In both cases, interest accrues while a student is in school or during a deferment like a direct unsubsidized loan. With an adverse credit history, eligibility for a parent PLUS loan is still possible if there is an endorser or if documentation can be provided to the U.S. Department of Education proving extenuating circumstances that negatively affected credit history.
The endorser must not have an adverse history and should be willing to repay the parent PLUS if not repaid. Ultimately, the parent is legally responsible for paying off the parent PLUS loan, and the responsibility cannot be transferred to the child. Grad PLUS loans are for graduate or professional students enrolled at least half-time at an eligible school. The primary difference between the parent PLUS loan and the grad PLUS loan is that the student is legally responsible for the grad PLUS loan rather than the parent in the parent PLUS loan.
Direct Consolidation Loans:
Direct Consolidation Loans enable a person to consolidate multiple federal college loans into a new Direct Consolidation Loan to lower monthly payments and have access to federal forgiveness plans.
The types of federal loans may seem overwhelming, but the general wisdom is to maximize the direct subsidized loans to minimize interest and then follow up with direct unsubsidized loans and PLUS loans if there still is a funding gap.
#2: Understand Federal Repayment Terms
Federal student loans are much friendlier to the borrower than one may think. Firstly, they offer a six-month grace period, meaning people do not have to start paying their loans back until six months after graduation.

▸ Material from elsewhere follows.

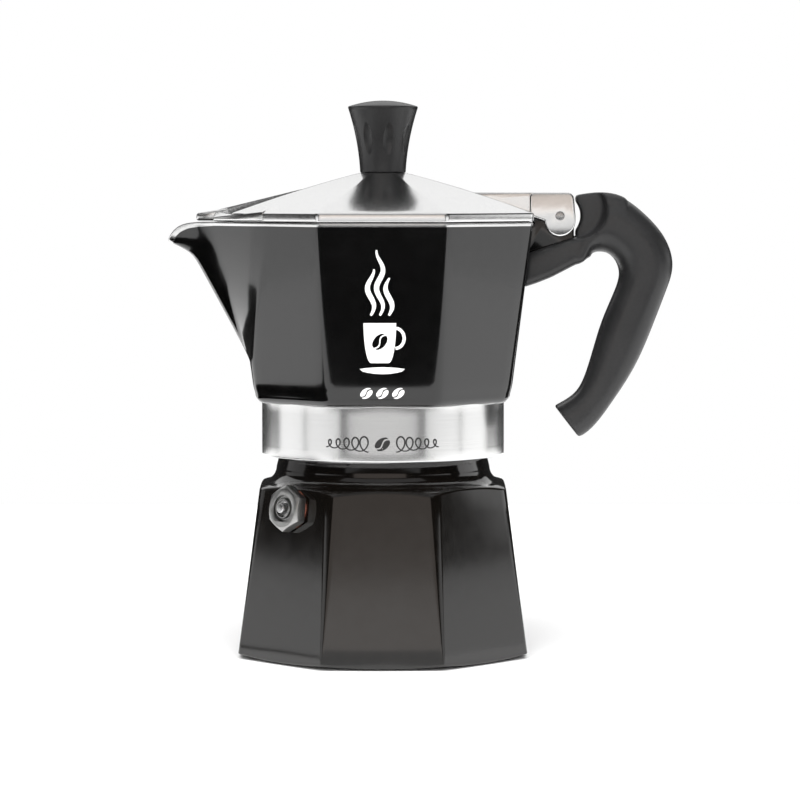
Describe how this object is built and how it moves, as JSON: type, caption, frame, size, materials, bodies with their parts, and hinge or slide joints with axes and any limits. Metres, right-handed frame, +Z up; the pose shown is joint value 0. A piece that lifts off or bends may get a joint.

Furthermore, people have multiple options for repayment plans. They can choose a standard repayment plan (repayment within ten years of graduation) or an income-driven approach. An income-driven repayment plan ties a person’s monthly bill directly to discretionary income. There are four types of income-driven repayment plans:
- Income-based repayment. In this plan, the monthly payment will be 10% to 15% of a person’s discretionary income, and if the loan is not paid off in 20 or 25 years, the remaining balance will be forgiven. The exact terms of this plan depend on when a person took out the loan.
- Income-contingent repayment. This plan has the payment set to be 20% of discretionary income or the amount one would pay in a fixed payment plan over 12 years. If there is an outstanding balance after 25 years, it will be forgiven.
- Pay As You Earn. This plan has the payment set to be 10% of discretionary income, and it will never be more than the standard repayment plan. If there is a remaining balance after 20 years, it will be forgiven.
- Revised Pay as You Earn. This is the only plan without an income requirement, and a person’s monthly payment will be 10% of their discretionary income. However, there is no guarantee that they will pay less than a standard repayment plan. Any balance after 20 or 25 years will be forgiven.
Despite the appeal of these income-driven repayment plans, it is essential to realize that paying off a student loan as fast as possible will minimize the interest accrued.
#3: Shop Around for Private College Loans
Unlike federal loans – which have fixed interest rates and maximum loan amounts – private student loans have their standards. A good or excellent credit (usually 670 or higher) will likely get a person the most competitive rates and terms. However, since credit is involved, it is difficult for undergraduate students to qualify for a loan independently.
Most students who take out private student loans have a co-signer, such as a parent willing to take on the loan if the student does not repay it. Even if you have a great credit score, learn the rates of many lenders to ensure you have favorable terms.
However, federal student loans are usually the best because they offer income-driven repayment plans, forgiveness if you work in public service, and generous postponement in the case of financial hardship. Therefore, you should only turn to private lenders after maxing out federal loans.